> _REQUIRED WORK_:
Copy the first line of the material below and every later line through the line containing "wasm.setup();", without any other output.

++++++++++++++++++++

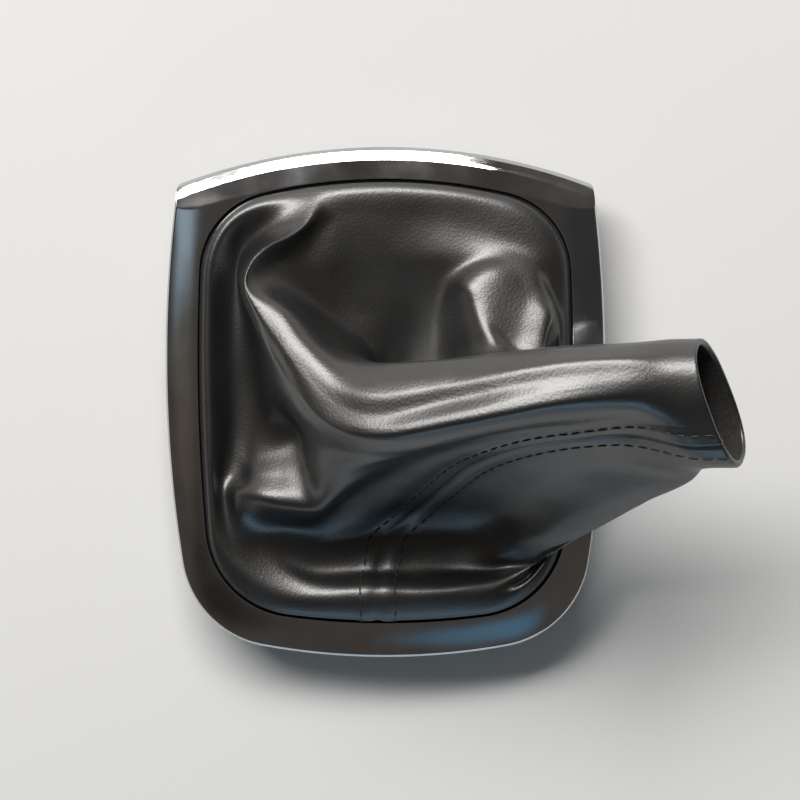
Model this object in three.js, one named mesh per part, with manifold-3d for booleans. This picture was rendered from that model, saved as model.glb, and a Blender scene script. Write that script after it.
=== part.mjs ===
// Gear lever gaiter: a leather sleeve held in a chrome surround, flopped over to one side.
// Millimetres, +Z up. The origin is the middle of the front edge of the surround's seat.
// X runs across the car, +Y towards the pointed corners, and the sleeve's mouth points to +X.
import * as THREE from 'three';
import { mergeVertices } from 'three/addons/utils/BufferGeometryUtils.js';
import Module from 'manifold-3d';

const wasm = await Module();
wasm.setup();

// Surround: outline of the outer edge
const SURROUND_WIDTH = 122.8;
const SURROUND_LENGTH = 143.4;
const ARCH_RISE = 10.5; // how far the arched edge stands beyond the pointed corners
const SIDE_BOW = 3.8; // how far each side bulges between its ends
const CORNER_HALF_WIDTH = 58; // half the distance between the pointed corners
const FRONT_ARC_RADIUS = 190;
const FRONT_CORNER_RADIUS = 28.5;
const POINTED_CORNER_RADIUS = 1.6;

// Surround: section
const SURROUND_HEIGHT = 7.2;
const SURROUND_WALL = 2;
const BAND_FALL = 0.8; // how far the band falls from the opening to its outer edge
const REAR_FALL = 1.5; // the same at the arched edge
const BAND_CROWN = 0.15; // rise of the band's middle above a flat one
const LIP_ROUND = 0.4; // rounding of the edge around the opening
const SIDE_BAND = 9.2; // band width at the sides
const FRONT_BAND = 10.1;
const REAR_BAND = 8.9; // band and slope together at the arched edge
const REAR_SLOPE = 3.2; // width of the sloped face at the arched edge
const SLOPE_DROP = 2.6;
const KNEE_WIDTH = 0.3; // where the slope and the outer rounding bend, as a share of their width
const KNEE_DROP = 0.45; // and of their drop
const EDGE_ROUND = 0.7; // rounding of the outer edge elsewhere
const LIP_DEPTH = 3; // depth of the lip around the opening

// Opening in the surround
const OPENING_REAR_ARC_RADIUS = 150;
const OPENING_FRONT_ARC_RADIUS = 210;
const OPENING_SIDE_ARC_RADIUS = 560;
const OPENING_REAR_CORNER_RADIUS = 23;
const OPENING_FRONT_CORNER_RADIUS = 26;

// Inner frame that the leather is bonded to
const FIT_GAP = 0.3; // clearance between touching pieces
const FRAME_FLANGE = 2;
const FRAME_FLANGE_REACH = 4.2; // how far the flange goes under the surround's band
const FRAME_UPSTAND = 1.2; // thickness of the upstand around the leather
const UPSTAND_HEIGHT = 2.2; // above the flange
const TONGUE_WIDTH = 9;
const TONGUE_THICKNESS = 1.8;
const TONGUE_DROP = 9; // how far the tongues reach below the seat
const BARB = 1.5; // how far the tongues' barbs stand out
const BARB_HEIGHT = 3.2;
const BARB_PEAK = 0.75; // where the barb is widest, as a share of its height
const TONGUE_TIP = 0.6; // thickness of the tongue's tip, as a share of the tongue's
const TONGUE_OFFSET = 0.6; // from the opening's edge, outwards
const TONGUE_ROOT = 0.5; // how far the tongues reach into the flange
const TONGUE_ANGLES = [0, 75, 105, 180, 235, 305]; // degrees around the opening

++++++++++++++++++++

> _ANSWER FOR THIS EXERCISE_:
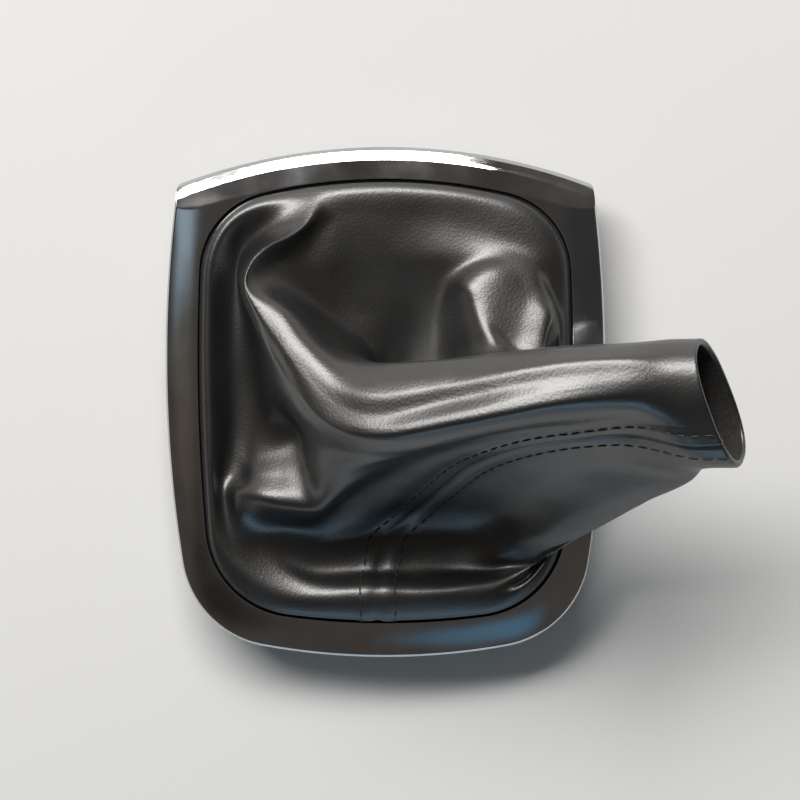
Model this object in three.js, one named mesh per part, with manifold-3d for booleans. This picture was rendered from that model, saved as model.glb, and a Blender scene script. Write that script after it.
=== part.mjs ===
// Gear lever gaiter: a leather sleeve held in a chrome surround, flopped over to one side.
// Millimetres, +Z up. The origin is the middle of the front edge of the surround's seat.
// X runs across the car, +Y towards the pointed corners, and the sleeve's mouth points to +X.
import * as THREE from 'three';
import { mergeVertices } from 'three/addons/utils/BufferGeometryUtils.js';
import Module from 'manifold-3d';

const wasm = await Module();
wasm.setup();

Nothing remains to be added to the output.